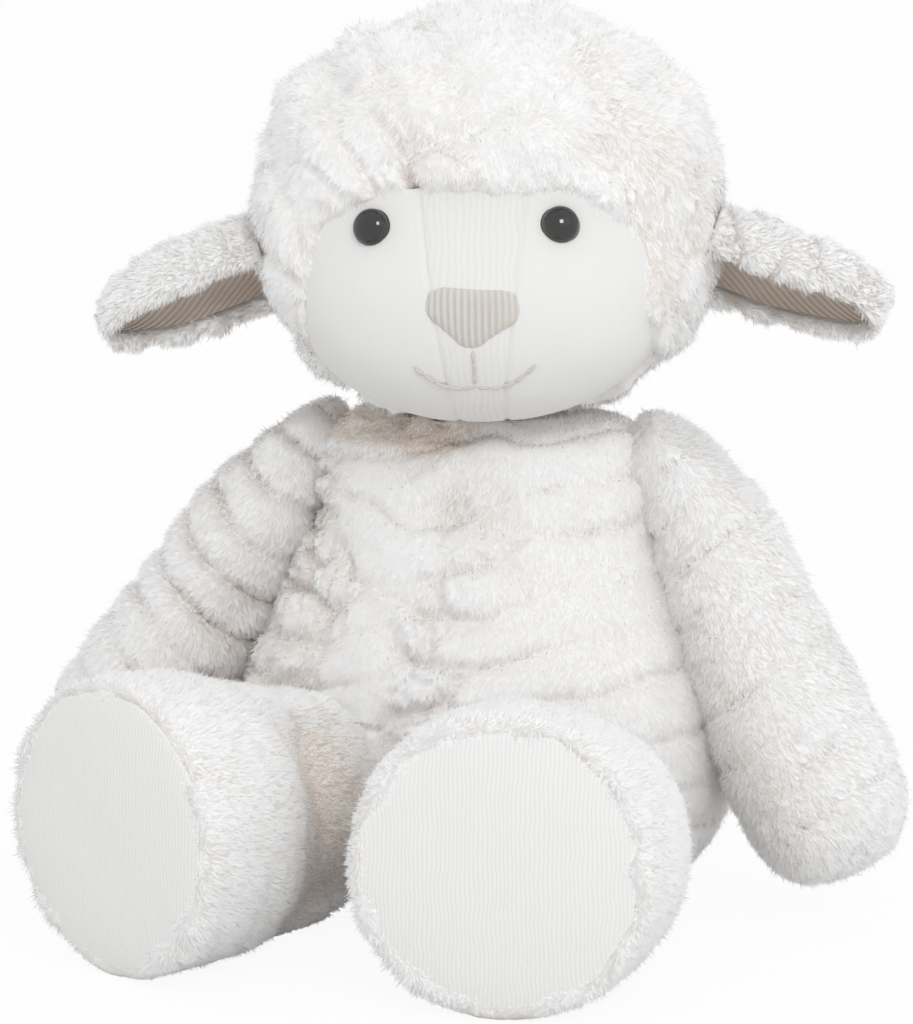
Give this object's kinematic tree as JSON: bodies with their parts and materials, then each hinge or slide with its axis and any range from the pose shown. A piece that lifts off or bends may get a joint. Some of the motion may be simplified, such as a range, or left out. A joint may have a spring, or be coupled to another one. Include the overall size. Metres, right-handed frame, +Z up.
{
  "type": "plush sheep",
  "caption": "Seated stuffed sheep with a woolly head, ribbed cloth face and soles, drooping lined ears, and a head, limbs, ears and tail that turn on sewn joints.",
  "frame": {"origin": "middle of the flat seat under the torso, on the surface that the toy sits on", "axes": "+Z up, the toy's chest and feet towards -Y, +X towards the toy's left arm"},
  "size_m": [0.3096, 0.2651, 0.2919],
  "materials": {
    "white_plush": "short crinkled pile",
    "white_wool": "curly pile in waves",
    "cream_ribbed_cloth": "fine ribbed knit",
    "beige_ribbed_cloth": "wide ribbed cloth",
    "polyester_fibre": "loose fibre filling",
    "pellet_bag_cloth": "woven bag of pellets",
    "thread": "spun thread",
    "black_plastic": "polished dark brown, nearly black",
    "washer_plastic": "moulded"
  },
  "bodies": {
    "torso": {"torso_cover": "white_plush", "torso_stuffing": "polyester_fibre", "pellet_bag": "pellet_bag_cloth", "leg_seam_left": "thread", "leg_seam_right": "thread", "tail_seam": "thread"},
    "neck": {"neck_seam": "thread"},
    "head": {"head_cover": "white_wool", "face_gusset": "cream_ribbed_cloth", "cheek_left": "cream_ribbed_cloth", "cheek_right": "cream_ribbed_cloth", "nose_patch": "beige_ribbed_cloth", "lip_stitch": "thread", "smile_stitch_left": "thread", "smile_stitch_right": "thread", "head_stuffing": "polyester_fibre", "eye_left": "black_plastic", "eye_right": "black_plastic", "eye_washer_left": "washer_plastic", "eye_washer_right": "washer_plastic", "ear_seam_left": "thread", "ear_seam_right": "thread"},
    "ear_left": {"ear_cover_left": "white_plush", "ear_lining_left": "beige_ribbed_cloth"},
    "ear_right": {"ear_cover_right": "white_plush", "ear_lining_right": "beige_ribbed_cloth"},
    "shoulder_left": {"arm_seam_left": "thread"},
    "shoulder_right": {"arm_seam_right": "thread"},
    "arm_left": {"arm_cover_left": "white_plush", "arm_stuffing_left": "polyester_fibre"},
    "arm_right": {"arm_cover_right": "white_plush", "arm_stuffing_right": "polyester_fibre"},
    "leg_left": {"leg_cover_left": "white_plush", "leg_stuffing_left": "polyester_fibre", "sole_left": "cream_ribbed_cloth"},
    "leg_right": {"leg_cover_right": "white_plush", "leg_stuffing_right": "polyester_fibre", "sole_right": "cream_ribbed_cloth"},
    "tail": {"tail_cover": "white_plush", "tail_stuffing": "polyester_fibre"}
  },
  "joints": [
    {"name": "head_turn", "type": "hinge", "parent": "torso", "child": "neck", "pos_m": [0, 0, 0.198], "axis": [0, 0, 1], "range_deg": [-35, 35]},
    {"name": "head_nod", "type": "hinge", "parent": "neck", "child": "head", "pos_m": [0, 0, 0.198], "axis": [0.9744, 0.225, 0], "range_deg": [-12, 4]},
    {"name": "arm_swing_left", "type": "hinge", "parent": "torso", "child": "shoulder_left", "pos_m": [0.0655, -0.001, 0.14596], "axis": [-0.9397, 0, -0.342], "range_deg": [-35, 40]},
    {"name": "arm_raise_left", "type": "hinge", "parent": "shoulder_left", "child": "arm_left", "pos_m": [0.0655, -0.001, 0.14596], "axis": [-0.0424, -0.9923, 0.1166], "range_deg": [0, 42]},
    {"name": "arm_swing_right", "type": "hinge", "parent": "torso", "child": "shoulder_right", "pos_m": [-0.0655, -0.001, 0.14596], "axis": [-0.9397, 0, 0.342], "range_deg": [-35, 40]},
    {"name": "arm_raise_right", "type": "hinge", "parent": "shoulder_right", "child": "arm_right", "pos_m": [-0.0655, -0.001, 0.14596], "axis": [-0.0424, 0.9923, -0.1166], "range_deg": [0, 42]},
    {"name": "leg_swing_left", "type": "hinge", "parent": "torso", "child": "leg_left", "pos_m": [0.043, -0.087, 0.039], "axis": [-1, 0, 0], "range_deg": [-45, 35]},
    {"name": "leg_swing_right", "type": "hinge", "parent": "torso", "child": "leg_right", "pos_m": [-0.043, -0.087, 0.039], "axis": [-1, 0, 0], "range_deg": [-45, 35]},
    {"name": "ear_flap_left", "type": "hinge", "parent": "head", "child": "ear_left", "pos_m": [0.08005, 0.01247, 0.20748], "axis": [0.225, -0.9744, 0], "range_deg": [-20, 25]},
    {"name": "ear_flap_right", "type": "hinge", "parent": "head", "child": "ear_right", "pos_m": [-0.07779, -0.02397, 0.20324], "axis": [-0.225, 0.9744, 0], "range_deg": [-20, 25]},
    {"name": "tail_lift", "type": "hinge", "parent": "torso", "child": "tail", "pos_m": [0, 0.06418, 0.06], "axis": [1, 0, 0], "range_deg": [-5, 35]}
  ]
}
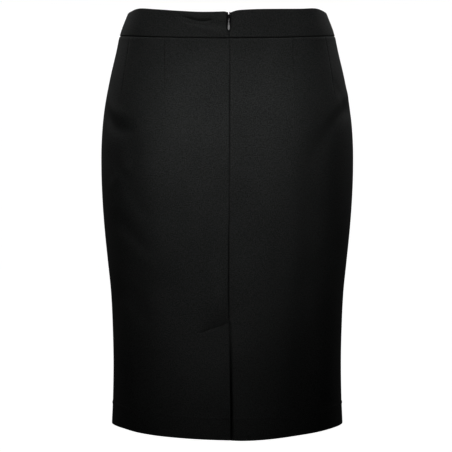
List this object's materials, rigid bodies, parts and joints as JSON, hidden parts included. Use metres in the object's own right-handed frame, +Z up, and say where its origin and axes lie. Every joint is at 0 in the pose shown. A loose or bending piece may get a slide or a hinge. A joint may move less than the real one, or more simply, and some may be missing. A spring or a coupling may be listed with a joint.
{
  "type": "pencil skirt",
  "caption": "Knee-length black pencil skirt with a shaped waistband, darts, concealed centre-back zip and back vent, filled out as worn.",
  "frame": {"origin": "middle of the waist opening, level with the waistband's top edge at the centre back", "axes": "+Z up; the back, with its zip and vent, faces -Y and the front +Y; +X is the wearer's right"},
  "size_m": [0.367, 0.2667, 0.6088],
  "materials": {
    "suiting": "black plain-woven suiting, dull with a faint sheen",
    "zip_tape": "black woven tape",
    "slider_metal": "black enamel",
    "tab_metal": "grey metal, softly polished"
  },
  "bodies": {
    "skirt": {"front_panel": "suiting", "back_left_panel": "suiting", "back_right_panel": "suiting", "waistband_front": "suiting", "waistband_back_left": "suiting", "waistband_back_right": "suiting", "zip_tape_left": "zip_tape", "zip_tape_right": "zip_tape", "zip_slider": "slider_metal"},
    "pull_tab": {"zip_pull_tab": "tab_metal"}
  },
  "joints": [
    {"name": "pull_tab_swing", "type": "hinge", "parent": "skirt", "child": "pull_tab", "pos_m": [0.00209, -0.10136, -0.01007], "axis": [-1, 0, 0], "range_deg": [0, 170]}
  ]
}
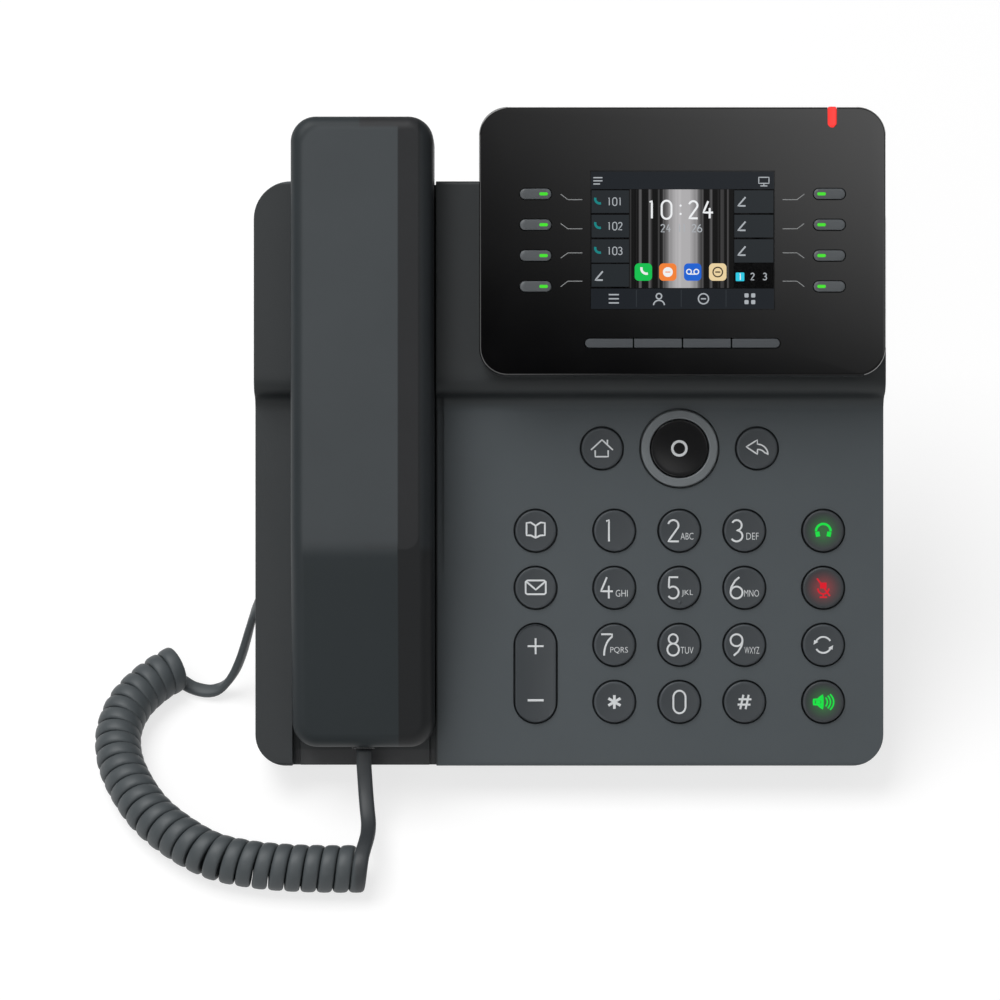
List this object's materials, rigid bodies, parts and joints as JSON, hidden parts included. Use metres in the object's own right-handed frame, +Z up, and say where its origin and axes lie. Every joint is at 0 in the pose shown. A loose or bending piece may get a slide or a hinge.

> **SET TASK**: Nothing in the data may differ; print all of it exactly as written.

> **SOLUTION BELOW**:
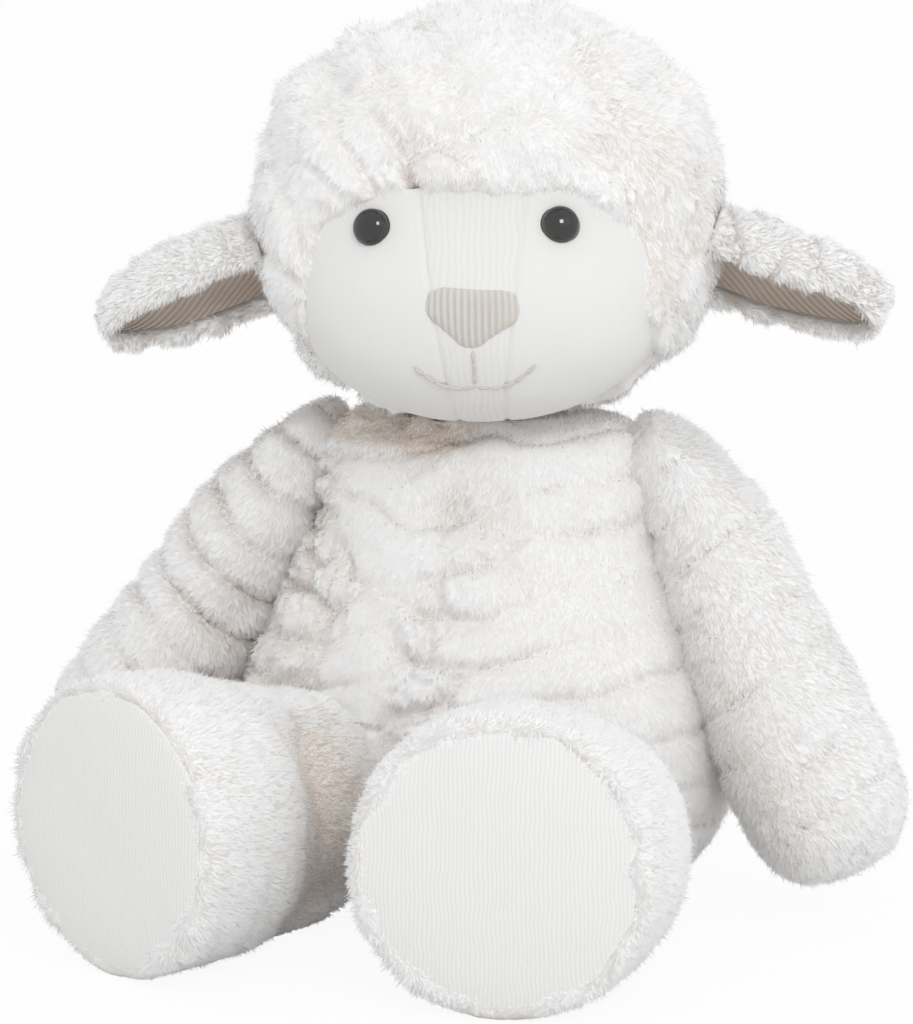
Give this object's kinematic tree as JSON: bodies with their parts and materials, then each hinge or slide with its axis and any range from the pose shown. A piece that lifts off or bends may get a joint. Some of the motion may be simplified, such as a range, or left out. A joint may have a spring, or be coupled to another one. Include the overall size. Metres, right-handed frame, +Z up.
{
  "type": "plush sheep",
  "caption": "Seated stuffed sheep with a woolly head, ribbed cloth face and soles, drooping lined ears, and a head, limbs, ears and tail that turn on sewn joints.",
  "frame": {"origin": "middle of the flat seat under the torso, on the surface that the toy sits on", "axes": "+Z up, the toy's chest and feet towards -Y, +X towards the toy's left arm"},
  "size_m": [0.3096, 0.2651, 0.2919],
  "materials": {
    "white_plush": "short crinkled pile",
    "white_wool": "curly pile in waves",
    "cream_ribbed_cloth": "fine ribbed knit",
    "beige_ribbed_cloth": "wide ribbed cloth",
    "polyester_fibre": "loose fibre filling",
    "pellet_bag_cloth": "woven bag of pellets",
    "thread": "spun thread",
    "black_plastic": "polished dark brown, nearly black",
    "washer_plastic": "moulded"
  },
  "bodies": {
    "torso": {"torso_cover": "white_plush", "torso_stuffing": "polyester_fibre", "pellet_bag": "pellet_bag_cloth", "leg_seam_left": "thread", "leg_seam_right": "thread", "tail_seam": "thread"},
    "neck": {"neck_seam": "thread"},
    "head": {"head_cover": "white_wool", "face_gusset": "cream_ribbed_cloth", "cheek_left": "cream_ribbed_cloth", "cheek_right": "cream_ribbed_cloth", "nose_patch": "beige_ribbed_cloth", "lip_stitch": "thread", "smile_stitch_left": "thread", "smile_stitch_right": "thread", "head_stuffing": "polyester_fibre", "eye_left": "black_plastic", "eye_right": "black_plastic", "eye_washer_left": "washer_plastic", "eye_washer_right": "washer_plastic", "ear_seam_left": "thread", "ear_seam_right": "thread"},
    "ear_left": {"ear_cover_left": "white_plush", "ear_lining_left": "beige_ribbed_cloth"},
    "ear_right": {"ear_cover_right": "white_plush", "ear_lining_right": "beige_ribbed_cloth"},
    "shoulder_left": {"arm_seam_left": "thread"},
    "shoulder_right": {"arm_seam_right": "thread"},
    "arm_left": {"arm_cover_left": "white_plush", "arm_stuffing_left": "polyester_fibre"},
    "arm_right": {"arm_cover_right": "white_plush", "arm_stuffing_right": "polyester_fibre"},
    "leg_left": {"leg_cover_left": "white_plush", "leg_stuffing_left": "polyester_fibre", "sole_left": "cream_ribbed_cloth"},
    "leg_right": {"leg_cover_right": "white_plush", "leg_stuffing_right": "polyester_fibre", "sole_right": "cream_ribbed_cloth"},
    "tail": {"tail_cover": "white_plush", "tail_stuffing": "polyester_fibre"}
  },
  "joints": [
    {"name": "head_turn", "type": "hinge", "parent": "torso", "child": "neck", "pos_m": [0, 0, 0.198], "axis": [0, 0, 1], "range_deg": [-35, 35]},
    {"name": "head_nod", "type": "hinge", "parent": "neck", "child": "head", "pos_m": [0, 0, 0.198], "axis": [0.9744, 0.225, 0], "range_deg": [-12, 4]},
    {"name": "arm_swing_left", "type": "hinge", "parent": "torso", "child": "shoulder_left", "pos_m": [0.0655, -0.001, 0.14596], "axis": [-0.9397, 0, -0.342], "range_deg": [-35, 40]},
    {"name": "arm_raise_left", "type": "hinge", "parent": "shoulder_left", "child": "arm_left", "pos_m": [0.0655, -0.001, 0.14596], "axis": [-0.0424, -0.9923, 0.1166], "range_deg": [0, 42]},
    {"name": "arm_swing_right", "type": "hinge", "parent": "torso", "child": "shoulder_right", "pos_m": [-0.0655, -0.001, 0.14596], "axis": [-0.9397, 0, 0.342], "range_deg": [-35, 40]},
    {"name": "arm_raise_right", "type": "hinge", "parent": "shoulder_right", "child": "arm_right", "pos_m": [-0.0655, -0.001, 0.14596], "axis": [-0.0424, 0.9923, -0.1166], "range_deg": [0, 42]},
    {"name": "leg_swing_left", "type": "hinge", "parent": "torso", "child": "leg_left", "pos_m": [0.043, -0.087, 0.039], "axis": [-1, 0, 0], "range_deg": [-45, 35]},
    {"name": "leg_swing_right", "type": "hinge", "parent": "torso", "child": "leg_right", "pos_m": [-0.043, -0.087, 0.039], "axis": [-1, 0, 0], "range_deg": [-45, 35]},
    {"name": "ear_flap_left", "type": "hinge", "parent": "head", "child": "ear_left", "pos_m": [0.08005, 0.01247, 0.20748], "axis": [0.225, -0.9744, 0], "range_deg": [-20, 25]},
    {"name": "ear_flap_right", "type": "hinge", "parent": "head", "child": "ear_right", "pos_m": [-0.07779, -0.02397, 0.20324], "axis": [-0.225, 0.9744, 0], "range_deg": [-20, 25]},
    {"name": "tail_lift", "type": "hinge", "parent": "torso", "child": "tail", "pos_m": [0, 0.06418, 0.06], "axis": [1, 0, 0], "range_deg": [-5, 35]}
  ]
}
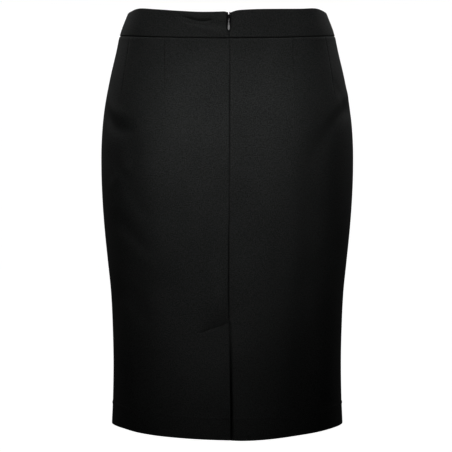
List this object's materials, rigid bodies, parts and joints as JSON, hidden parts included. Use metres in the object's own right-handed frame, +Z up, and say where its origin and axes lie. Every joint is at 0 in the pose shown. A loose or bending piece may get a slide or a hinge. A joint may move less than the real one, or more simply, and some may be missing. A spring or a coupling may be listed with a joint.
{
  "type": "pencil skirt",
  "caption": "Knee-length black pencil skirt with a shaped waistband, darts, concealed centre-back zip and back vent, filled out as worn.",
  "frame": {"origin": "middle of the waist opening, level with the waistband's top edge at the centre back", "axes": "+Z up; the back, with its zip and vent, faces -Y and the front +Y; +X is the wearer's right"},
  "size_m": [0.367, 0.2667, 0.6088],
  "materials": {
    "suiting": "black plain-woven suiting, dull with a faint sheen",
    "zip_tape": "black woven tape",
    "slider_metal": "black enamel",
    "tab_metal": "grey metal, softly polished"
  },
  "bodies": {
    "skirt": {"front_panel": "suiting", "back_left_panel": "suiting", "back_right_panel": "suiting", "waistband_front": "suiting", "waistband_back_left": "suiting", "waistband_back_right": "suiting", "zip_tape_left": "zip_tape", "zip_tape_right": "zip_tape", "zip_slider": "slider_metal"},
    "pull_tab": {"zip_pull_tab": "tab_metal"}
  },
  "joints": [
    {"name": "pull_tab_swing", "type": "hinge", "parent": "skirt", "child": "pull_tab", "pos_m": [0.00209, -0.10136, -0.01007], "axis": [-1, 0, 0], "range_deg": [0, 170]}
  ]
}
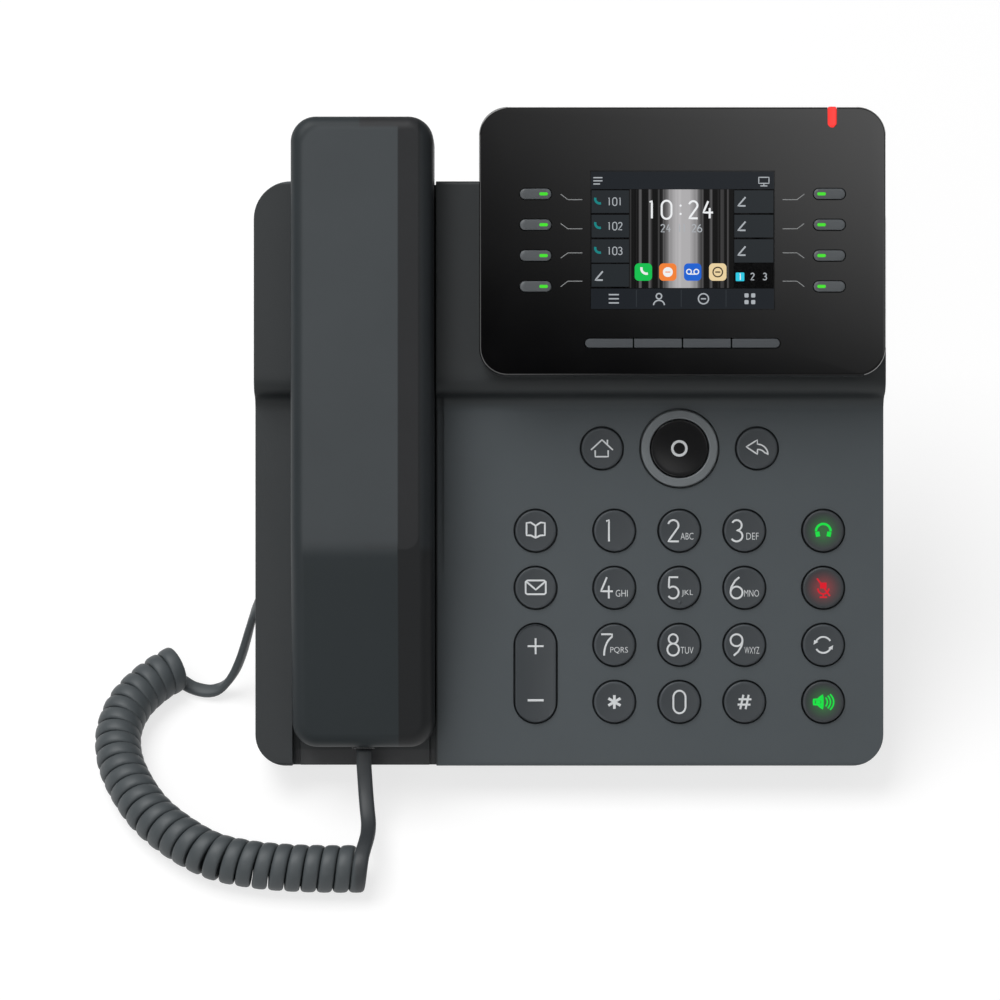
List this object's materials, rigid bodies, parts and joints as JSON, hidden parts included. Use metres in the object's own right-handed frame, +Z up, and say where its origin and axes lie. Every joint is at 0 in the pose shown. A loose or bending piece may get a slide or a hinge.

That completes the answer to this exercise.